Remember, you have to add only the Group by columns and the aggregated columns. It is because all the columns that are not part of the aggregation have to be in the Group by section. Here, we are adding Occupation, Yearly Income, and Sales columns.
Within the Talend tAggregateRow Components tab, there is a Group By section and an Operations section. Within the Group By section, you have to select the Group by columns and map them.
- Output Column: Please select the output column for grouping. It is the same column from the tAggregateRow output schema.
- Input Column Position: Here, you have to map or select the input column from the source, i.e., tDBInput.

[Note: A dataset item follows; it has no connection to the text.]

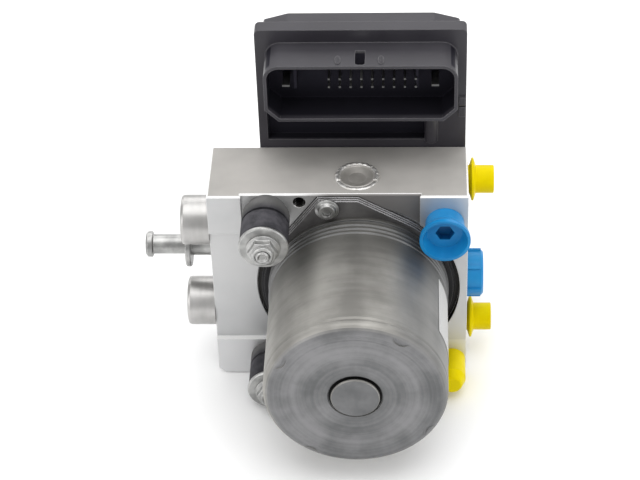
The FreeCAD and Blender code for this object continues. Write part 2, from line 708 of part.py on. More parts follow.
# Deep cap pressed over the accumulator bore.
def accumulator_cap(z):
    inner = ACC_BORE_R - CAP_WALL
    profile = [(0, CAP_OUT), (CAP_R - 1.2, CAP_OUT), (CAP_R - 0.35, CAP_OUT - 0.35), (CAP_R, CAP_OUT - 1.2)]
    profile += [(CAP_R, 0), (ACC_BORE_R, 0), (ACC_BORE_R, -CAP_SKIRT), (inner, -CAP_SKIRT)]
    profile += [(inner, CAP_OUT - CAP_WALL), (0, CAP_OUT - CAP_WALL)]
    return turned(profile, (LEFT, ACC_Y, z), (-1, 0, 0))


def acc_piston_face():
    return LEFT + ACC_BORE_LEN - 0.3


# Accumulator piston, hollow towards its spring, with a groove for the seal ring.
def accumulator_piston(z):
    radius = ACC_BORE_R - ACC_PISTON_GAP
    groove = radius - 1.3
    profile = [(0, 0), (radius - 0.6, 0), (radius, 0.6), (radius, 2.2), (groove, 2.2), (groove, 4.4)]
    profile += [(radius, 4.4), (radius, ACC_PISTON_LEN), (ACC_COIL_R + 1.1, ACC_PISTON_LEN)]
    profile += [(ACC_COIL_R + 1.1, 3.0), (0, 3.0)]
    return turned(profile, (acc_piston_face(), ACC_Y, z), (-1, 0, 0))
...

Please use the Add (plus) button to add the Group by Columns. Here, we added Occupation columns and mapped with the input column as well. You can use the drop-down list to see the other columns as well.
Within the Talend Aggregate Row Operations section, we have
- Output Column: Please select the output column for aggregation. It is a column from the tAggregateRow output schema.
- Function: Please select the aggregation you want to perform. For instance, Sum, Avg, etc.
- Input Column Position: Here, you have to map or select the input column from the source, i.e., tDBInput.
- Ignore Null Values: Do you want to ignore the null values?
By default, when you click on the plus button, Talend will add the first numeric column from the tAggregateRow output schema, and select the count function.
The following screenshot shows the list of available aggregation functions in Talend. I already explained them in the SQL tutorial, so please refer to the same.
As you can see, we are grouping Customers by occupation and finding the Sum of Yearly Income and Average Sales.
After finishing the tAggregateRow configuration, we are using the DBOutput to save the Talend Aggregate Row output in the SQL Database. Here, we are creating the Talend_tAggregateRow table as the destination table.
Let us run the Talend aggregate row Job.
Let me open the Management studio to check the tAggregateRow result. To clarify, we used the T-SQL query on the Customers table to compare the result with tAggregateRow.
SELECT [Occupation] ,SUM([YearlyIncome]) AS [YearlyIncome] ,AVG([Sales]) AS [Sales] FROM [SQL Tutorial].[dbo].[Customer] GROUP BY [Occupation] ORDER BY YearlyIncome DESC
This time, we are the Education fields, so we added the same in the Talend aggregate row schema.
Next, we used the Education column in Group By. It means, first, customers will grouped by Education and then by occupation and perform the Sum and Average.
Please check the Talend Aggregate row result.
and the code we used for the above is
SELECT Education, [Occupation] ,SUM([YearlyIncome]) AS [YearlyIncome] ,AVG([Sales]) AS [Sales] FROM [SQL Tutorial].[dbo].[Customer] GROUP BY Education, [Occupation] ORDER BY YearlyIncome DESC
Let me select the Occupation column only and then create a few more new columns to store the output.
Next, we used most of the Talend aggregate functions as the output.
The result of the Talend Aggregate Row job
and the code is
SELECT [Occupation] ,SUM([YearlyIncome]) AS [IncomeSum] ,AVG([YearlyIncome]) AS [IncomeAvg] ,COUNT([YearlyIncome]) AS [IncomeCount] ,MIN([YearlyIncome]) AS [IncomeMin] ,MAX([YearlyIncome]) AS [IncomeMax] ,STDEV([YearlyIncome]) AS [IncomeStd] FROM [SQL Tutorial].[dbo].[Customer] GROUP BY [Occupation] ORDER BY IncomeSum DESC;